Interestingly, the “best cold email tool” ended up being less important than the operational maturity behind it. Once our system was clear, switching platforms would not have destroyed performance. The process mattered more than the product.
That realization changed how I think about SaaS tools in general. Software amplifies clarity. It also amplifies confusion.
Lessons for Founders Building Predictable SaaS Pipelines
Looking back, here are the core lessons I’d share with any founder considering outbound:
First, design the workflow before buying the tool. Map the journey from ICP identification to closed revenue. Identify handoffs and accountability. Then select software that supports that flow.
Second, treat deliverability as infrastructure. Dedicated domains, proper DNS configuration, inbox warm-up, and conservative scaling are non-negotiable if you want longevity.
Third, prioritize data quality over sending volume. Smaller, better-targeted lists outperform large, generic ones in both reply rates and revenue impact.

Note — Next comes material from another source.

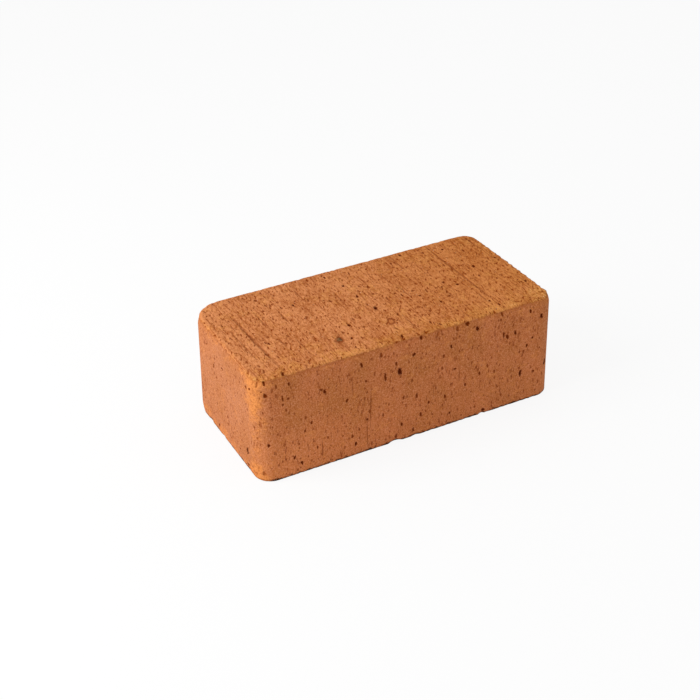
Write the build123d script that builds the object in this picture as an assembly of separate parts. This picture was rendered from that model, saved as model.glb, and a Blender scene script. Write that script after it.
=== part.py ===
from build123d import *
import os

# High alumina firebrick, one fired solid, lying on its lower bed face.
# Millimetres, +Z up. The origin is the centre of the lower bed face, +X runs along
# the length and +Y across the width. A stiff column of clay leaves the die along Z,
# so the die shapes the outline seen from above and the wire cuts both bed faces.

# Overall sizes
LENGTH = 230.0
WIDTH = 114.0
THICKNESS = 80.0

# Upright edges: all four leave the die with one radius. The one at the back left
# (-X, +Y) was rubbed while the clay was soft, more and more towards its top, where
# it has the larger radius.
DIE_CORNER_RADIUS = 12.5
RUBBED_TOP_RADIUS = 22.0

# Arrises round the two beds: the wire rolls the clay over on the upper one and
# leaves the lower one, on which the brick was set down, almost sharp
UPPER_ARRIS_RADIUS = 4.0
LOWER_ARRIS_RADIUS = 1.2

BACK_LEFT = Vector(-LENGTH / 2, WIDTH / 2)


def die_outline():
    """The outline seen from above: a rectangle on the origin with three rounded
    corners. The back left one stays square, for the rubbed edge."""
    with BuildSketch() as outline:
        Rectangle(LENGTH, WIDTH)
        fillet(outline.vertices().sort_by_distance(BACK_LEFT)[1:], DIE_CORNER_RADIUS)
    return outline.sketch


def corner_spandrel(radius, height):
    """What a rounding of this radius takes off the back left corner at this height:
    the patch between the square corner and the arc that touches both its sides."""
    on_left_side = BACK_LEFT - Vector(0, radius)
    on_back_side = BACK_LEFT + Vector(radius, 0)
    with BuildSketch(Plane.XY.offset(height)) as spandrel:
        with BuildLine():
            RadiusArc(on_left_side, on_back_side, radius)
            Polyline(on_back_side, BACK_LEFT, on_left_side)
        make_face()
    return spandrel.sketch


def rubbed_off_clay():
    """The clay missing from the back left upright edge, from the die's radius at the
    lower bed to the larger radius at the upper one."""
    at_lower_bed = corner_spandrel(DIE_CORNER_RADIUS, 0)
    at_upper_bed = corner_spandrel(RUBBED_TOP_RADIUS, THICKNESS)
    return loft([at_lower_bed, at_upper_bed])


def fired_brick():
    """The outline carried up through the thickness, less the rubbed off clay, with
    each bed's arris then rolled over in one unbroken run of edges."""
    with BuildPart() as brick:
        extrude(die_outline(), amount=THICKNESS)
        add(rubbed_off_clay(), mode=Mode.SUBTRACT)
        fillet(brick.edges().group_by(Axis.Z)[-1], UPPER_ARRIS_RADIUS)
        fillet(brick.edges().group_by(Axis.Z)[0], LOWER_ARRIS_RADIUS)
    return brick.part


os.makedirs("parts", exist_ok=True)
firebrick = fired_brick()
export_step(firebrick, "parts/firebrick.step")
size = firebrick.bounding_box().size
print(f"firebrick {size.X:.1f} x {size.Y:.1f} x {size.Z:.1f} mm, {firebrick.volume / 1000:.1f} cm3")
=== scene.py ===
# %% [markdown]
# # A wire-cut firebrick
#
# The brick is one block of fired clay, 230 x 114 x 80 mm. A stiff column of clay came
# out of a die, so the four side faces are smooth and streaked upwards. A wire then cut
# the two large faces, the beds, and dragged grains and grooves across them.
#
# The block could be left as the CAD solid with a bumpy material, but then its outline
# would be ruler straight. Here the CAD solid only gives the frame, and a fine skin of
# the same shape takes its place, so that pits, torn edges and chips are really there.

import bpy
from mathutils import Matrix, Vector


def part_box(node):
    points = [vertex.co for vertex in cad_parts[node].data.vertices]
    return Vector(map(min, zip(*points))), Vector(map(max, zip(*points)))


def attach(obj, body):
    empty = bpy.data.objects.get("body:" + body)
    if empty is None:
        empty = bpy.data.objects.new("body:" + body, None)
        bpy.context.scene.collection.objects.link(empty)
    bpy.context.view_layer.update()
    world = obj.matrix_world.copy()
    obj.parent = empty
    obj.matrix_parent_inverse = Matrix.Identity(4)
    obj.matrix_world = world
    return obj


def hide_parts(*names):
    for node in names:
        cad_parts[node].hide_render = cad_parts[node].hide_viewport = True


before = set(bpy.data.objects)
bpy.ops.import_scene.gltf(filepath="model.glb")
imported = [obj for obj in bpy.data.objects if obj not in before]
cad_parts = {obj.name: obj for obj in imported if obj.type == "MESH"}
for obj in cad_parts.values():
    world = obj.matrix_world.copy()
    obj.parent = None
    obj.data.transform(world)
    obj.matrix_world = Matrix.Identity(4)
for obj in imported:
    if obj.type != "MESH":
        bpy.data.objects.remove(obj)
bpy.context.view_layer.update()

# %% [markdown]
# ## The sizes
#
# Everything below is worked out in millimetres, because that is how a brick is
# measured, and turned into metres when the mesh is made. Length, width and thickness
# come from the frame. The radii are the ones that the CAD solid was made with.

# %% Sizes in millimetres
import math

import bpy
import numpy as np
from mathutils import Matrix, Vector

MM = 0.001
brick_low, brick_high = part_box("firebrick")
length, width, thickness = (np.array(brick_high) - np.array(brick_low)) / MM
half_length, half_width = length / 2, width / 2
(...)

Fourth, integrate tightly with your CRM early. Measure meetings, opportunities, and revenue—not just opens and clicks.
Finally, accept that messaging clarity comes from customer insight, not automation features. The best-performing emails we’ve sent were simple, direct, and focused on a specific operational pain.

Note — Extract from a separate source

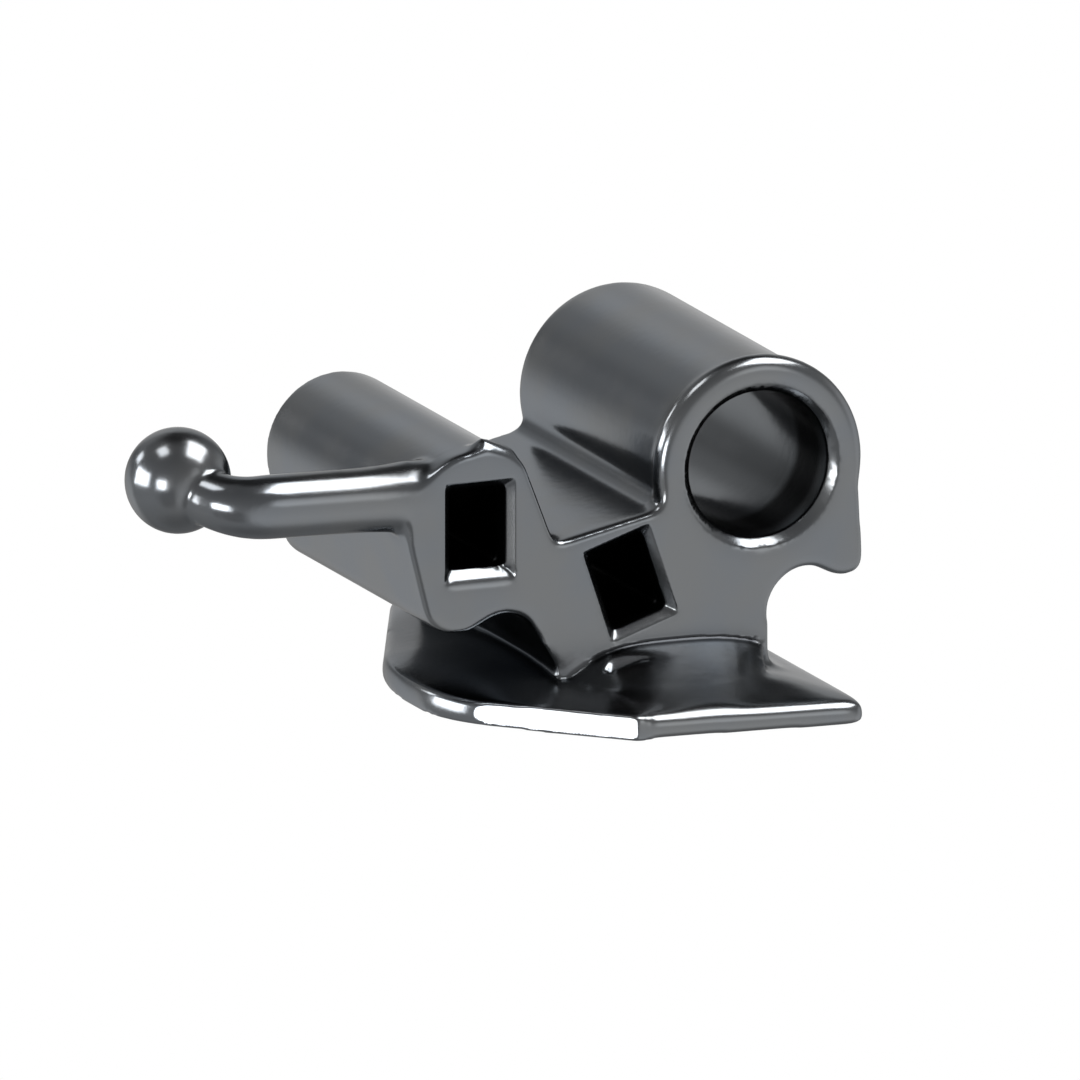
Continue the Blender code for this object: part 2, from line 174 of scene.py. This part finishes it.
def heading(azimuth, elevation):
    """The direction from the part towards a place in the studio, from degrees."""
    turn = math.radians(azimuth)
    rise = math.radians(elevation)
    return Vector((math.sin(turn) * math.cos(rise), -math.cos(turn) * math.cos(rise), math.sin(rise)))


class Socket:
    """A node's output, with arithmetic that adds Math nodes."""

    def __init__(self, graph, source):
        self.graph = graph
        self.source = source

    def maths(self, operation, *values):
        return self.graph.out("ShaderNodeMath", {"operation": operation}, dict(enumerate(values)))

    def __add__(self, other):
        return self.maths("ADD", self, other)

    __radd__ = __add__

    def __sub__(self, other):
        return self.maths("SUBTRACT", self, other)

    def __rsub__(self, other):
        return self.maths("SUBTRACT", other, self)

    def __mul__(self, other):
        return self.maths("MULTIPLY", self, other)

    __rmul__ = __mul__

    def __abs__(self):
        return self.maths("ABSOLUTE", self)

    def length(self, other):
        return self.maths("SQRT", self * self + other * other)

    def larger(self, other):
        return self.maths("MAXIMUM", self, other)

    def smooth_step(self, low, high):
        """0 where the value is at low, 1 at high, and smooth between them."""
        settings = {"interpolation_type": "SMOOTHSTEP"}
        values = {"Value": self, "From Min": low, "From Max": high}
        return self.graph.out("ShaderNodeMapRange", settings, values)


class Graph:
    """A node tree, and the ways of adding nodes to it."""

    def __init__(self, tree):
        self.tree = tree

    def node(self, kind, settings, values):
        """Add a node: its settings come first, then the values or links of its sockets."""
        made = self.tree.nodes.new(kind)
        for name, setting in settings.items():
            if name == "stops":
                set_stops(made.color_ramp, setting)
            else:
                setattr(made, name, setting)
        for name, value in values.items():
            if isinstance(value, Socket):
                self.tree.links.new(value.source, made.inputs[name])
            else:
                made.inputs[name].default_value = value
        return made

    def out(self, kind, settings, values, output=0):
        return Socket(self, self.node(kind, settings, values).outputs[output])

    def xyz(self, vector):
        split = self.node("ShaderNodeSeparateXYZ", {}, {0: vector})
        return [Socket(self, output) for output in split.outputs]

    def mix_colours(self, factor, first, second):
        values = {"Factor": factor}
        for name, colour in ((6, first), (7, second)):
            values[name] = colour if isinstance(colour, Socket) else (*colour, 1)
        return self.out("ShaderNodeMix", {"data_type": "RGBA"}, values, 2)

    def noise(self, place, scale, detail):
        values = {"Vector": place, "Scale": scale, "Detail": detail}
        return self.out("ShaderNodeTexNoise", {}, values)

    def openness(self, reach, levels):
        """0 in a crevice and 1 in the open, judged by the part's own surface within a reach."""
        settings = {"only_local": True, "samples": OPENNESS_SAMPLES}
        room = self.out("ShaderNodeAmbientOcclusion", settings, {"Distance": reach}, "AO")
        return room.smooth_step(*levels)


def set_stops(ramp, stops):
    """Give a colour ramp its (position, level) stops."""
    while len(ramp.elements) < len(stops):
        ramp.elements.new(1)
    for element, (position, level) in zip(ramp.elements, stops):
        element.position = position
        element.color = (level, level, level, 1)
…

Cold email tools are powerful. They can absolutely help build predictable SaaS pipelines. But they are infrastructure within a broader system. If you’re early-stage and looking for a quick fix, automation will disappoint you. If you’re willing to design, measure, and iterate intentionally, the right tools can transform outbound into a reliable growth channel.
For us, the journey wasn’t about finding a magical platform. It was about becoming disciplined operators. The tools simply made that discipline scalable.